O slow of heart to trust
All that the Lord has spoken,
Can it but be His will
These winds and waves to still?
He let His own blood spill
All justice to fulfill;
Can His word, then, be broken,
O slow of heart to trust?

Though you return to dust,
The grave holds no more terror;
For by His three-day rest
Your sleep will, too, be blest
Till, rising as His guest
In spotless glory dressed,
You will, His banquet's sharer,
No more be slow to trust.

While I was comparing the three synoptic accounts of this incident, I was also interested to note Matthew is the only one who reports Christ calling his lads oligopistoi, the famous "O ye of little faith." Where Matthew has him asking, "Why are ye fearful, oligopistoi?" Mark has, "Why are ye so fearful?

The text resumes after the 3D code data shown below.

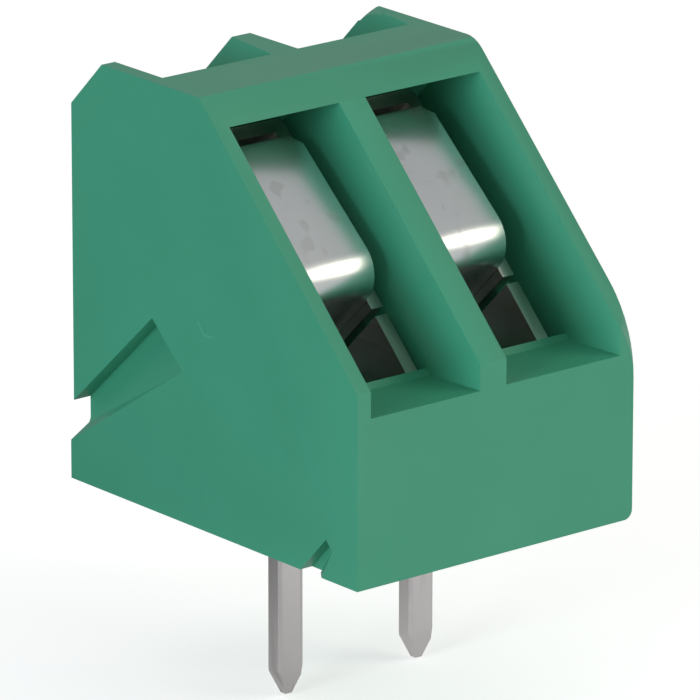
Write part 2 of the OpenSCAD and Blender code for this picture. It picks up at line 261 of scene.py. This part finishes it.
deselectAll()
bpy.ops.mesh.primitive_circle_add(
    vertices=studio["floorSides"], radius=studio["floorSize"], fill_type="NGON",
    location=(0, 0, studio["floorHeight"]))
floor = bpy.context.active_object
floor.name = "floor"
floorPaint = bpy.data.materials.new("palePaper")
floorPaint.use_nodes = True
floorShade = floorPaint.node_tree.nodes["Principled BSDF"]
floorShade.inputs["Base Color"].default_value = studio["floorColor"]
floorShade.inputs["Roughness"].default_value = studio["floorRoughness"]
floorShade.inputs["Emission Color"].default_value = (1, 1, 1, 1)
floorShade.inputs["Emission Strength"].default_value = studio["floorShine"]
# The part gets less light from the floor than the floor shows, least from behind on the left
floorTree = floorPaint.node_tree
floorPlace = floorTree.nodes.new("ShaderNodeTexCoord")
floorSide = floorTree.nodes.new("ShaderNodeVectorMath")
floorSide.operation = "DOT_PRODUCT"
floorSide.inputs[1].default_value = studio["glowDirection"]
floorRamp = floorTree.nodes.new("ShaderNodeMapRange")
floorRamp.interpolation_type = "SMOOTHSTEP"
floorRamp.inputs["From Min"].default_value = studio["glowFrom"]
floorRamp.inputs["From Max"].default_value = studio["glowTo"]
floorRamp.inputs["To Min"].default_value = studio["floorGlow"][0]
floorRamp.inputs["To Max"].default_value = studio["floorGlow"][1]
floorGlow = floorTree.nodes.new("ShaderNodeEmission")
floorRays = floorTree.nodes.new("ShaderNodeLightPath")
floorMix = floorTree.nodes.new("ShaderNodeMixShader")
floorOut = floorTree.nodes["Material Output"]
floorTree.links.new(floorPlace.outputs["Object"], floorSide.inputs[0])
floorTree.links.new(floorSide.outputs["Value"], floorRamp.inputs["Value"])
floorTree.links.new(floorRamp.outputs["Result"], floorGlow.inputs["Strength"])
floorTree.links.new(floorRays.outputs["Is Camera Ray"], floorMix.inputs["Fac"])
floorTree.links.new(floorGlow.outputs["Emission"], floorMix.inputs[1])
floorTree.links.new(floorShade.outputs["BSDF"], floorMix.inputs[2])
floorTree.links.new(floorMix.outputs["Shader"], floorOut.inputs["Surface"])
floor.data.materials.append(floorPaint)
print("camera and studio ready")

# Effects that several materials share


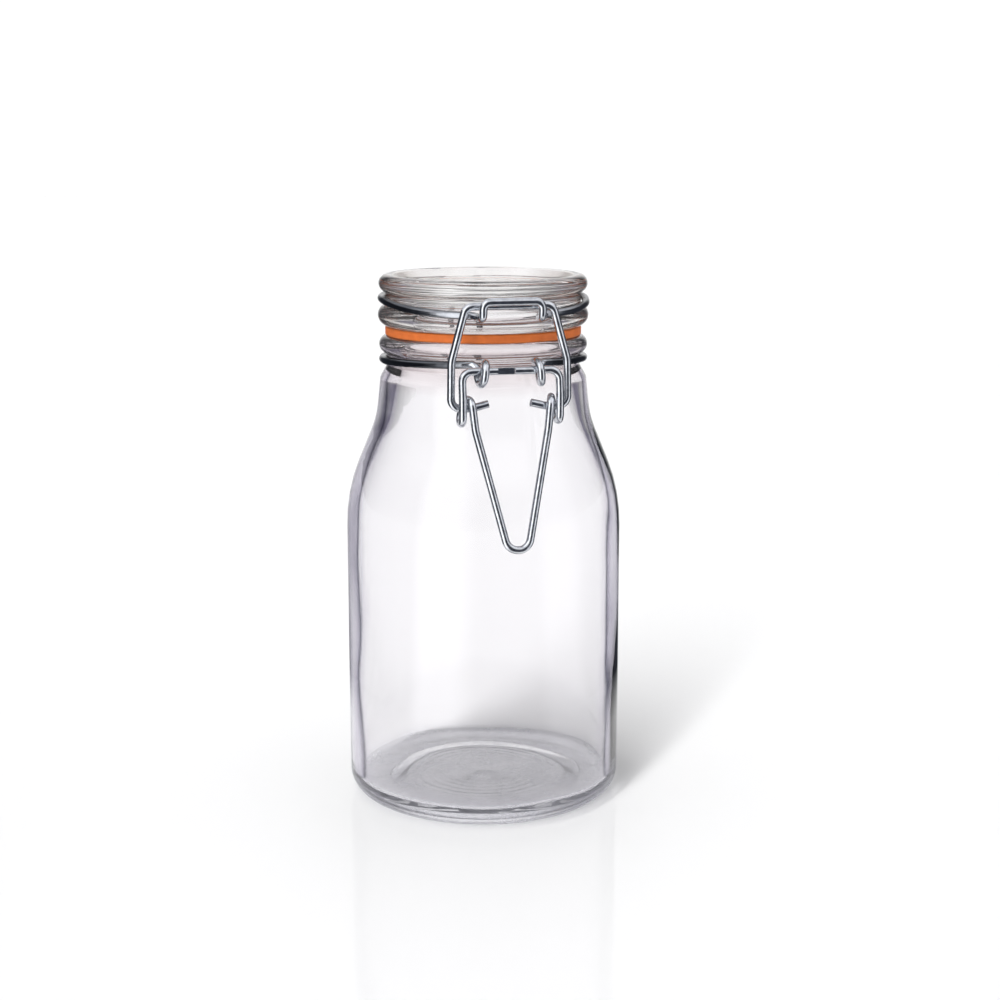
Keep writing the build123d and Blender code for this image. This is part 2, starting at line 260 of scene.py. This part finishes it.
# how milky it is, the colour of the milk, and its grain
FROST_CLIMB = (
    (0.0, (0.24, 0.24, 0.24)),
    (4.8, (0.26, 0.26, 0.26)),
    (5.5, (0.02, 0.02, 0.02)),
    (9.0, (0.0, 0.0, 0.0)),
    (124.0, (0.0, 0.0, 0.0)),
    (128.0, (0.06, 0.06, 0.06)),
    (LID_TOP_UP - DISH_DEPTH, (0.04, 0.04, 0.04)),
    (LID_TOP_UP, (0.01, 0.01, 0.01)),
)
FROST_COLOURS = (
    (0.0, (0.78, 0.78, 0.85)),
    (9.0, (0.78, 0.78, 0.85)),
    (124.0, (0.95, 0.89, 0.88)),
    (LID_TOP_UP, (0.95, 0.92, 0.90)),
)
FROST_DARK = (0.68, 0.68, 0.68)
FROST_LIGHT = (1.15, 1.15, 1.15)
FROST_GRAIN = (900.0, 3.0)
FROST_PATCHES = (0.6, 1.4)
FROST_PATCH_GRAIN = (90.0, 3.0)

# ---- how uneven the glass is: in the mesh, in millimetres, and in the finish, in metres ----
OUTSIDE_WAVE = 0.05
INSIDE_WAVE = 0.5
WAVE_GRAIN = 24.0
WAVE_UPWARD_STRETCH = 0.6
FLAT_BELOW_UP = 3.0
JAR_RIPPLE = 0.05
LID_RIPPLE = 0.04
RIPPLE_HEIGHT = 0.0003
RIPPLE_DETAIL = 2.0
RIPPLE_STRETCH = (1, 1, 0.5)
FINE_RIPPLES = 6
FINE_RIPPLE_HEIGHT = RIPPLE_HEIGHT / 24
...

How is it that ye have no faith?" and Luke has simply, "Where is your faith?" It offers an interesting glimpse into the different sides of Jesus' character portrayed by these three witnesses. While Marcan Jesus comes across as more amazed at his disciples' weakness of faith, and Lucan Jesus as exasperatedly chiding, Matthean Jesus seems to turn their fearfulness into a playful pet name. It sounds like the kind of goofiness a later evangelist might want to paint over with a clearer, more pointed expression. Call it today's iota of evidence for the priority of Matthew.